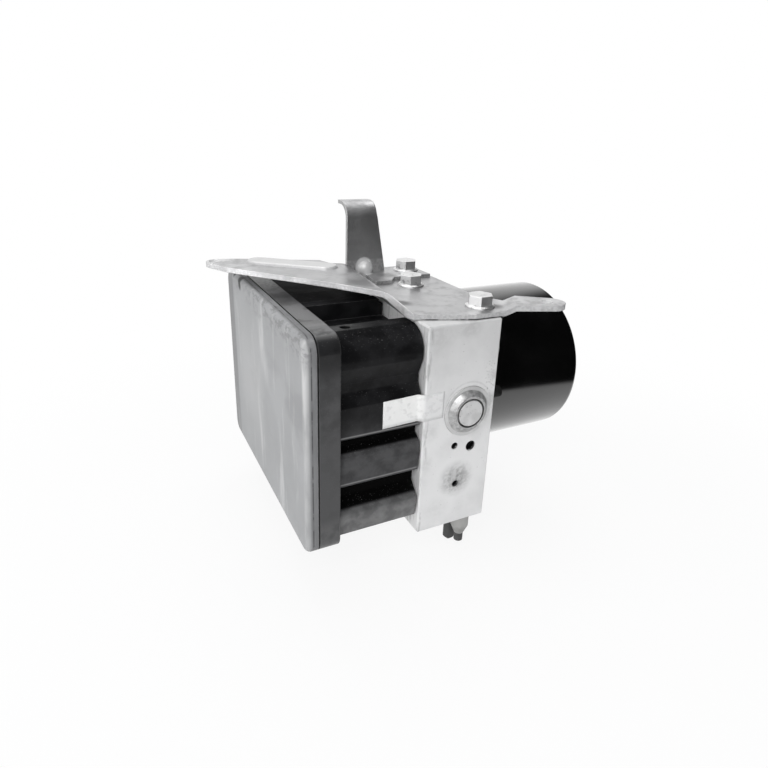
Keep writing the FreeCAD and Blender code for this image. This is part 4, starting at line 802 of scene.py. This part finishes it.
@dataclass(frozen=True)
class SheetZinc(Finish):
    """Zinc-plated sheet with rolling lines, cloudy plating and bright cut edges.

    Attributes:
        dull: colour of the dull plating on plate and wing.
        bright: colour of the cut edges, and of the painted highlight on the gusset.
        stain: colour of the stains and of the front bolt's painted shadow.
        stains_and_shadow: stained places as x, y, z, radius and strength; the two at the front bolt
            paint its shadow.
        wing_end: X over which wing and bead end towards the block.
        bead_end: place of the bead's dull end.
        gusset: place of the pressed gusset at the tab's foot.
        fixing_holes: places of the holes in wing and arm.
        zinc_metal: metallic level of dull grey zinc.
    """

    dull: Colour = (0.42, 0.42, 0.425)
    bright: Colour = grey(0.62)
    stain: Colour = grey(0.08)
    stains_and_shadow: tuple[tuple[float, ...], ...] = (
        (2.0, 27.5, 102.5, 6.0, 0.8),
        (16.0, 70.0, 104.3, 7.0, 0.6),
        (38.0, 9.0, 102.5, 5.5, 0.85),
        (33.0, 12.0, 103.5, 8.5, 0.35),
        (9.0, 62.0, 103.5, 9.0, 0.3),
    )
    wing_end: Range = (-9.0, -6.0)
    bead_end: Point = (-13.6, 70.0, 110.8)
    gusset: Point = (7.3, 78.0, 107.6)
    fixing_holes: tuple[Point, Point] = ((-63.4, 104.6, 108.75), (61.0, 0.8, 103.25))
    zinc_metal: float = 0.2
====
YOUR GOAL: Copy out all of the data exactly, leaving nothing out.

EXERCISE SOLUTION:
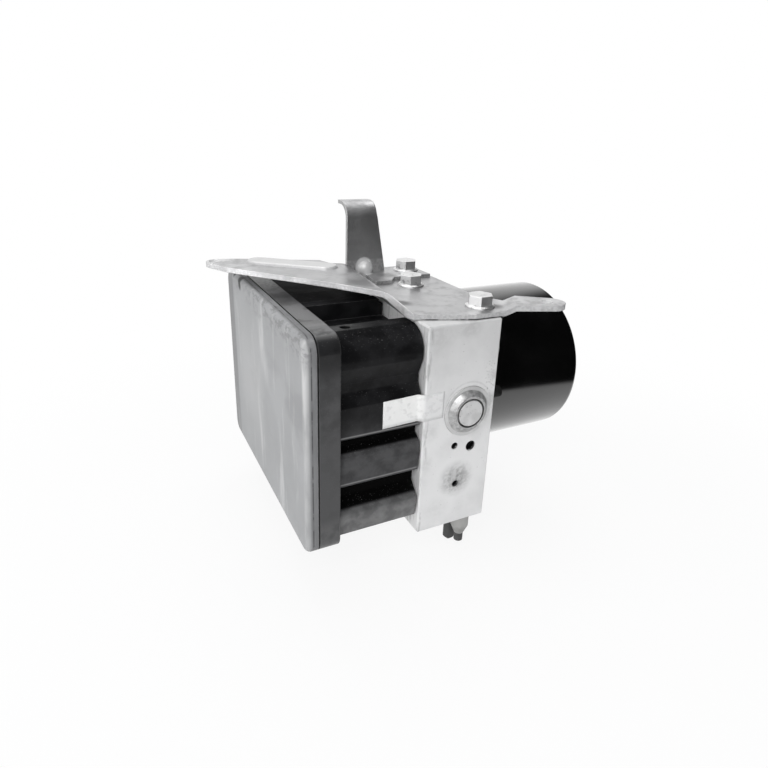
Keep writing the FreeCAD and Blender code for this image. This is part 4, starting at line 802 of scene.py. This part finishes it.
@dataclass(frozen=True)
class SheetZinc(Finish):
    """Zinc-plated sheet with rolling lines, cloudy plating and bright cut edges.

    Attributes:
        dull: colour of the dull plating on plate and wing.
        bright: colour of the cut edges, and of the painted highlight on the gusset.
        stain: colour of the stains and of the front bolt's painted shadow.
        stains_and_shadow: stained places as x, y, z, radius and strength; the two at the front bolt
            paint its shadow.
        wing_end: X over which wing and bead end towards the block.
        bead_end: place of the bead's dull end.
        gusset: place of the pressed gusset at the tab's foot.
        fixing_holes: places of the holes in wing and arm.
        zinc_metal: metallic level of dull grey zinc.
    """

    dull: Colour = (0.42, 0.42, 0.425)
    bright: Colour = grey(0.62)
    stain: Colour = grey(0.08)
    stains_and_shadow: tuple[tuple[float, ...], ...] = (
        (2.0, 27.5, 102.5, 6.0, 0.8),
        (16.0, 70.0, 104.3, 7.0, 0.6),
        (38.0, 9.0, 102.5, 5.5, 0.85),
        (33.0, 12.0, 103.5, 8.5, 0.35),
        (9.0, 62.0, 103.5, 9.0, 0.3),
    )
    wing_end: Range = (-9.0, -6.0)
    bead_end: Point = (-13.6, 70.0, 110.8)
    gusset: Point = (7.3, 78.0, 107.6)
    fixing_holes: tuple[Point, Point] = ((-63.4, 104.6, 108.75), (61.0, 0.8, 103.25))
    zinc_metal: float = 0.2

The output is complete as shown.